— start of Stored data —

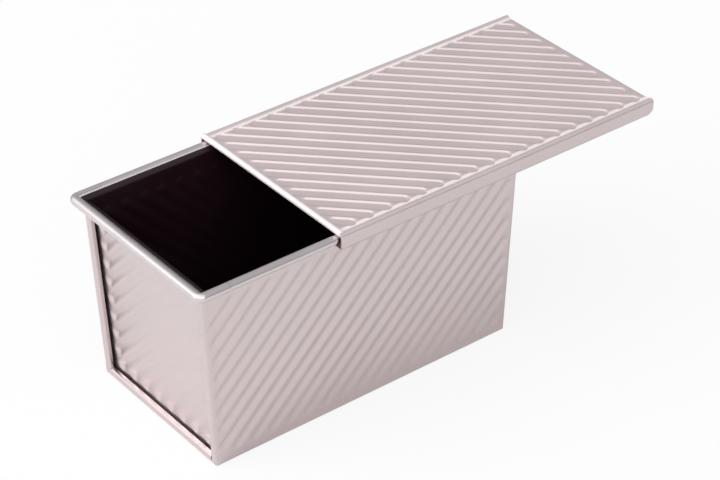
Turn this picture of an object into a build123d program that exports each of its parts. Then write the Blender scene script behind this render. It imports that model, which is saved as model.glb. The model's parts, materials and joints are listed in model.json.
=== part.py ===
from build123d import *
import os
from math import asin, atan, cos, degrees, floor, sin, sqrt, tan, radians

os.makedirs("parts", exist_ok=True)

# Lengths are millimetres. The origin is on the floor under the middle of the pan. +X runs along the long
# walls, and the lid is drawn out towards +X. Every wall is one sheet thick.

# The pan, over its folded seams
base_length = 186.0
base_width = 99.2
top_length = 196.2
top_width = 101.7
pan_height = 110.0
sheet = 0.8
floor_bend = 2.6  # outer radius between a long wall and the bottom

# Folded seams round the two end panels
seam_width = 4.4
seam_depth = 4.0
seam_gap = 0.1  # between the layers of sheet
seam_corner_gap = 0.5  # between the bottom fold and the upright folds
seam_rim_gap = 0.2  # between an upright fold and the flare above it
hook_gap = 0.4  # between the panel and the end of its own hook
fold_lap = 0.6  # how far a fold's outer layer runs in past the panel

# Wired rims: each wall flares out at its top and is rolled down round a wire
end_wire = 3.2
side_wire = 3.0
wire_fit = 0.1
end_rim_reach = 7.0  # from the face of an end panel out to the axis of its roll, past the seams
side_rim_reach = 3.8  # the same for a long wall
rim_flare = 50.0  # degrees
rim_bend = 1.0  # inner radius where a wall bends into its flare
rim_root = 3.0  # plain wall drawn with the rim's section, below the bend
roll_turn = 250.0  # degrees
lip_turn = 60.0  # degrees that are left of the roll near the corners
curl_setback = 12.0  # from a corner to the full curl of a long wall

# Pressed ribs, at 45 degrees to every edge
rib_step = 11.0  # along an edge
rib_first_share = 0.5  # of a step, from the middle of a field to its first rib
rib_width = 5.3
wall_rib_depth = 0.8
lid_rib_depth = 1.0
rib_flank = 50.0  # degrees from the sheet
rib_shortest = 9.0
rib_end_share = 0.29  # of a rib's width, chamfered off each corner to round its ends
side_rib_margin = 6.4  # from the seam's front edge to the ribs of the long walls
floor_rib_margin = 6.0  # from the bottom edge
rim_rib_margin = 2.6  # below the curl of a long wall
end_rib_margin = 3.4  # from the seam to the ribs of an end panel
end_rib_top_margin = 2.6  # below the flare

# Lid
lid_length = 204.5
lid_width = 118.0
lid_opening = 80.5  # from the axis of the front end bead to the front edge of the lid, as it stands open
lid_lift = 0.4  # between the pressed ribs of the lid and the rim
joggle_rise = 0.5
joggle_run = 0.9
rail_top_width = 2.2
rail_height = 8.9
rail_lip = 6.2  # width of the flange that runs under the curl
rail_bend = 1.6
rail_setback = 3.6  # rails start this far behind the front edge
rail_nip_length = 3.9
rail_nip_height = 2.9
lid_rib_margin = 4.6  # from the outer faces of the rails
lid_front_margin = 5.2
lid_rear_margin = 3.0
front_roll = 3.2  # outer diameter of the rolled front edge
roll_slit = 50.0  # degrees above the plate where the roll ends
stop_height = 6.0
stop_side_gap = 3.4  # from the outer face of a rail to the side of the stop

overrun = 2.0  # how far a cutter runs past what it cuts

# Slopes of the walls
end_slope = (top_length - base_length) / 2 / pan_height
side_slope = (top_width - base_width) / 2 / pan_height
end_lean = atan(end_slope)
side_lean = atan(side_slope)
seam_radius = seam_width / 2

# Rolled rims: outer radius, and height of the roll's axis
end_bead_radius = end_wire / 2 + wire_fit + sheet
side_curl_radius = side_wire / 2 + wire_fit + sheet
end_bead_height = pan_height - end_bead_radius
side_curl_height = pan_height - side_curl_radius


def half_length(z):
    """Half the pan's length over the seams, at height z."""
    return base_length / 2 + end_slope * z


def half_width(z):
    """Half the pan's width over the long walls, at height z."""
    return base_width / 2 + side_slope * z


def arc_band(centre, outer, start, turn):
    """The section of a sheet rolled round a centre: two arcs, one sheet apart, and their ends."""
    with BuildSketch() as band:
        with BuildLine():
            outside = CenterArc(centre, outer, start, turn)
            inside = CenterArc(centre, outer - sheet, start, turn)
            Line(outside @ 0, inside @ 0)
            Line(outside @ 1, inside @ 1)
        make_face()
    return band.sketch


def bend_height(radius, reach):
    """Height where a wall's face meets the line of its flare, measured from the axis of its roll."""
    return (radius - reach * cos(radians(rim_flare))) / sin(radians(rim_flare))


def flared_top(radius, reach):
    """The section of a wall's top about the axis of its roll: plain wall, then the flare up to the roll."""
    upper_bend = Vector(-reach - sheet, bend_height(radius, reach + sheet))
    under_bend = Vector(-reach, bend_height(radius - sheet, reach))
    to_roll = Vector(-cos(radians(rim_flare)), sin(radians(rim_flare)))
    with BuildSketch() as section:
        with BuildLine():
            Polyline(
                (upper_bend.X, under_bend.Y - rim_root),
                upper_bend,
                to_roll * radius,
                to_roll * (radius - sheet),
                under_bend,
                (under_bend.X, under_bend.Y - rim_root),
                close=True,
            )
        make_face()
        fillet(section.vertices().sort_by_distance(upper_bend)[0], rim_bend + sheet)
        fillet(section.vertices().sort_by_distance(under_bend)[0], rim_bend)
    return section.sketch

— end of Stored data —

Your goal:
Copy out each line exactly.

Response to this task:
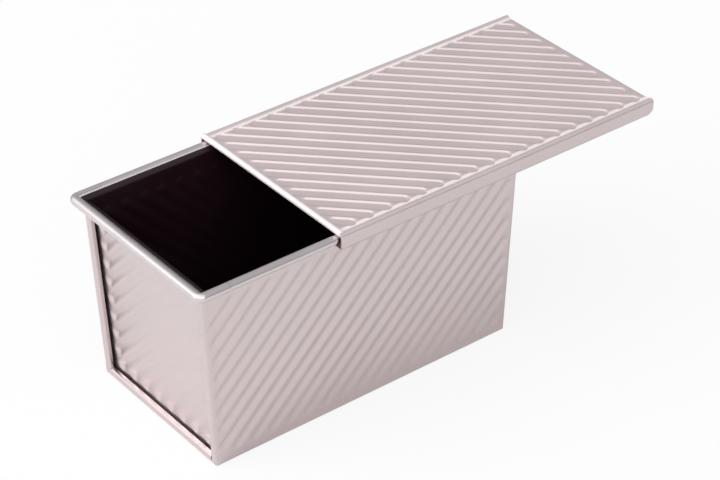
Turn this picture of an object into a build123d program that exports each of its parts. Then write the Blender scene script behind this render. It imports that model, which is saved as model.glb. The model's parts, materials and joints are listed in model.json.
=== part.py ===
from build123d import *
import os
from math import asin, atan, cos, degrees, floor, sin, sqrt, tan, radians

os.makedirs("parts", exist_ok=True)

# Lengths are millimetres. The origin is on the floor under the middle of the pan. +X runs along the long
# walls, and the lid is drawn out towards +X. Every wall is one sheet thick.

# The pan, over its folded seams
base_length = 186.0
base_width = 99.2
top_length = 196.2
top_width = 101.7
pan_height = 110.0
sheet = 0.8
floor_bend = 2.6  # outer radius between a long wall and the bottom

# Folded seams round the two end panels
seam_width = 4.4
seam_depth = 4.0
seam_gap = 0.1  # between the layers of sheet
seam_corner_gap = 0.5  # between the bottom fold and the upright folds
seam_rim_gap = 0.2  # between an upright fold and the flare above it
hook_gap = 0.4  # between the panel and the end of its own hook
fold_lap = 0.6  # how far a fold's outer layer runs in past the panel

# Wired rims: each wall flares out at its top and is rolled down round a wire
end_wire = 3.2
side_wire = 3.0
wire_fit = 0.1
end_rim_reach = 7.0  # from the face of an end panel out to the axis of its roll, past the seams
side_rim_reach = 3.8  # the same for a long wall
rim_flare = 50.0  # degrees
rim_bend = 1.0  # inner radius where a wall bends into its flare
rim_root = 3.0  # plain wall drawn with the rim's section, below the bend
roll_turn = 250.0  # degrees
lip_turn = 60.0  # degrees that are left of the roll near the corners
curl_setback = 12.0  # from a corner to the full curl of a long wall

# Pressed ribs, at 45 degrees to every edge
rib_step = 11.0  # along an edge
rib_first_share = 0.5  # of a step, from the middle of a field to its first rib
rib_width = 5.3
wall_rib_depth = 0.8
lid_rib_depth = 1.0
rib_flank = 50.0  # degrees from the sheet
rib_shortest = 9.0
rib_end_share = 0.29  # of a rib's width, chamfered off each corner to round its ends
side_rib_margin = 6.4  # from the seam's front edge to the ribs of the long walls
floor_rib_margin = 6.0  # from the bottom edge
rim_rib_margin = 2.6  # below the curl of a long wall
end_rib_margin = 3.4  # from the seam to the ribs of an end panel
end_rib_top_margin = 2.6  # below the flare

# Lid
lid_length = 204.5
lid_width = 118.0
lid_opening = 80.5  # from the axis of the front end bead to the front edge of the lid, as it stands open
lid_lift = 0.4  # between the pressed ribs of the lid and the rim
joggle_rise = 0.5
joggle_run = 0.9
rail_top_width = 2.2
rail_height = 8.9
rail_lip = 6.2  # width of the flange that runs under the curl
rail_bend = 1.6
rail_setback = 3.6  # rails start this far behind the front edge
rail_nip_length = 3.9
rail_nip_height = 2.9
lid_rib_margin = 4.6  # from the outer faces of the rails
lid_front_margin = 5.2
lid_rear_margin = 3.0
front_roll = 3.2  # outer diameter of the rolled front edge
roll_slit = 50.0  # degrees above the plate where the roll ends
stop_height = 6.0
stop_side_gap = 3.4  # from the outer face of a rail to the side of the stop

overrun = 2.0  # how far a cutter runs past what it cuts

# Slopes of the walls
end_slope = (top_length - base_length) / 2 / pan_height
side_slope = (top_width - base_width) / 2 / pan_height
end_lean = atan(end_slope)
side_lean = atan(side_slope)
seam_radius = seam_width / 2

# Rolled rims: outer radius, and height of the roll's axis
end_bead_radius = end_wire / 2 + wire_fit + sheet
side_curl_radius = side_wire / 2 + wire_fit + sheet
end_bead_height = pan_height - end_bead_radius
side_curl_height = pan_height - side_curl_radius


def half_length(z):
    """Half the pan's length over the seams, at height z."""
    return base_length / 2 + end_slope * z


def half_width(z):
    """Half the pan's width over the long walls, at height z."""
    return base_width / 2 + side_slope * z


def arc_band(centre, outer, start, turn):
    """The section of a sheet rolled round a centre: two arcs, one sheet apart, and their ends."""
    with BuildSketch() as band:
        with BuildLine():
            outside = CenterArc(centre, outer, start, turn)
            inside = CenterArc(centre, outer - sheet, start, turn)
            Line(outside @ 0, inside @ 0)
            Line(outside @ 1, inside @ 1)
        make_face()
    return band.sketch


def bend_height(radius, reach):
    """Height where a wall's face meets the line of its flare, measured from the axis of its roll."""
    return (radius - reach * cos(radians(rim_flare))) / sin(radians(rim_flare))


def flared_top(radius, reach):
    """The section of a wall's top about the axis of its roll: plain wall, then the flare up to the roll."""
    upper_bend = Vector(-reach - sheet, bend_height(radius, reach + sheet))
    under_bend = Vector(-reach, bend_height(radius - sheet, reach))
    to_roll = Vector(-cos(radians(rim_flare)), sin(radians(rim_flare)))
    with BuildSketch() as section:
        with BuildLine():
            Polyline(
                (upper_bend.X, under_bend.Y - rim_root),
                upper_bend,
                to_roll * radius,
                to_roll * (radius - sheet),
                under_bend,
                (under_bend.X, under_bend.Y - rim_root),
                close=True,
            )
        make_face()
        fillet(section.vertices().sort_by_distance(upper_bend)[0], rim_bend + sheet)
        fillet(section.vertices().sort_by_distance(under_bend)[0], rim_bend)
    return section.sketch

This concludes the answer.